L’articolo era a un tempo un pezzo di cronaca nera sulla morte di Ruthie Mae McCoy – uccisa, nonostante le ripetute chiamate al 911, da assassini passati dal buco nel muro corrispondente agli armadietti del bagno di due appartamenti adiacenti delle Abbott Houses, un altro nero ghetto perfino peggiore di Cabrini Green ma da caratteristiche strutturali simili – e un trattato sull’indecenza della “stagnazione” a cui le autorità cittadine avevano relegato sia le case sia gli abitanti degli housing project.

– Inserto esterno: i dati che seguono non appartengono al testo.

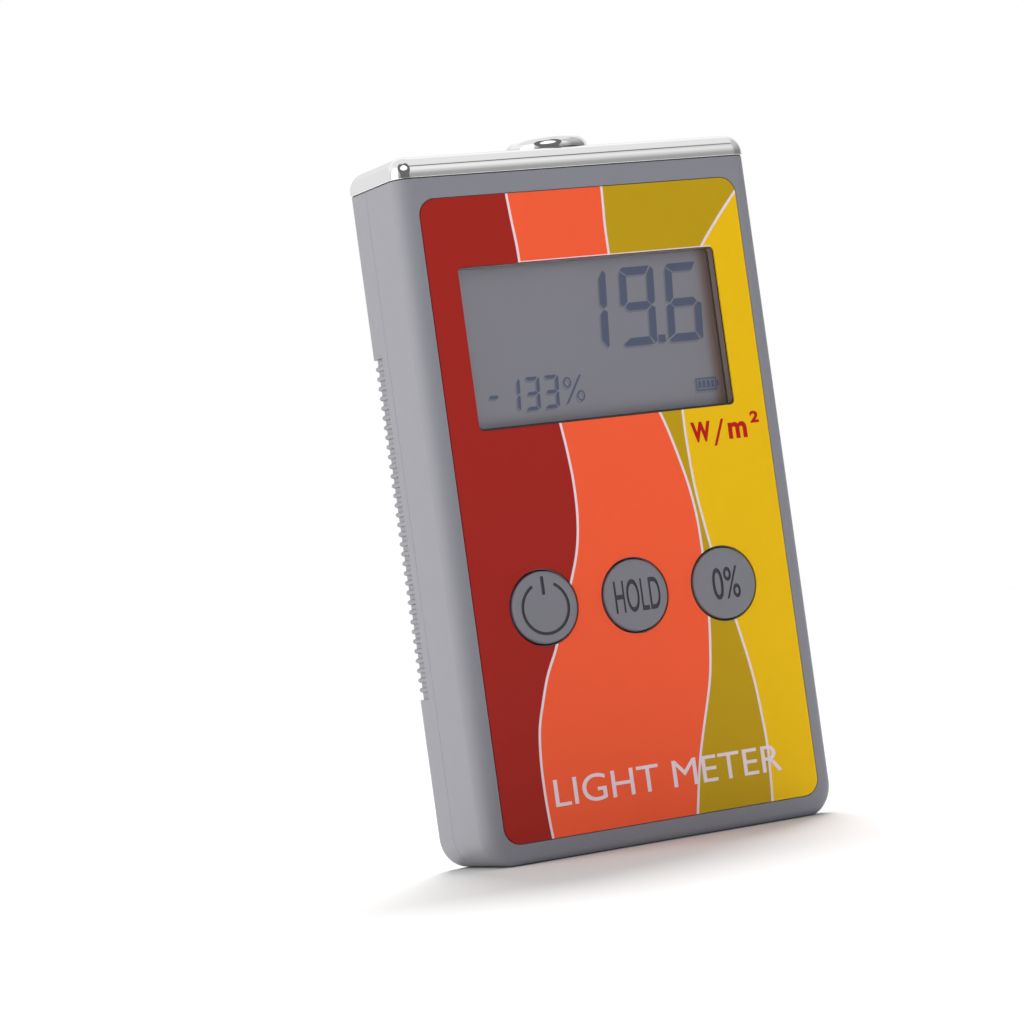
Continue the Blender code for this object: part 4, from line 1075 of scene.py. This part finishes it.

La scoperta dell’entomologo invece determinò le peculiarità esteriori di Candyman, l’uomo dal cappottone sotto il quale si nasconde un corpo coperto di api che gli escono anche dalla bocca. Ingaggiati Norman Gary e le sue api per girare scene prive di effetti speciali, tanto Bernard Rose quanto Virginia Madsen si sottoposero a diverse lezioni e sedute di ipnosi che sarebbero poi servite al regista per indurre nell’attrice uno stato di trance prima di ogni scena con Candyman e le api, e a lei di affrontare senza panico sia le scene sia il successivo processo di rimozione degli insetti. Fu proprio lo stato ipnotico di Virginia Madsen a portare con sé anche quel magnetismo erotico cui si accennava prima, nonché lo spaesamento di altre scene nelle quali, racconta Rose, la confusione nella percezione di realtà e immaginazione dell’attrice gli piace pensare ricordi quella di Roman Polanski ne L’inquilino del terzo piano.

Gentrificazione e superstizione

Tornando alla superstizione della domanda iniziale, senza risposta almeno fino a che non otterrò un’intervista con Brandon Johnson, concludiamo con lo stralcio di un articolo, casualmente trovato durante le ricerche, che Carlos Ramirez-Rosa, un assessore di Chicago e sostenitore del neo sindaco, scrisse nell’agosto 2021, poco prima della première americana di Candyman. Alludendo al fatto che gli abitanti della zona di Cabrini Green si sarebbero dovuti spostare in altri quartieri di Chicago per vedere il film, poiché l’ArcLight Cinema aveva chiuso pochi mesi prima e la sua società madre, Pacific Theatres, era andata in bancarotta, l’assessore si chiedeva:

New City è maledetto? Tutto il quartiere è maledetto? O indelebilmente macchiato dal tipo sofferenza descritta nel Candyman originale e in quello nuovo? Da Costa e Peele hanno riattivato la maledizione di Candyman per uccidere una catena di cinema di lusso che ha beneficiato della distruzione di Cabrini-Green? Non lo so. Ma una cosa è chiara: Candyman non è solo un film dell'orrore – è una tragedia, un documentario, vita reale. È la storia del disinvestimento, dell'evacuazione forzata, della violenza razzista di stato. L'orrore di Candyman è l'orrore degli Stati Uniti.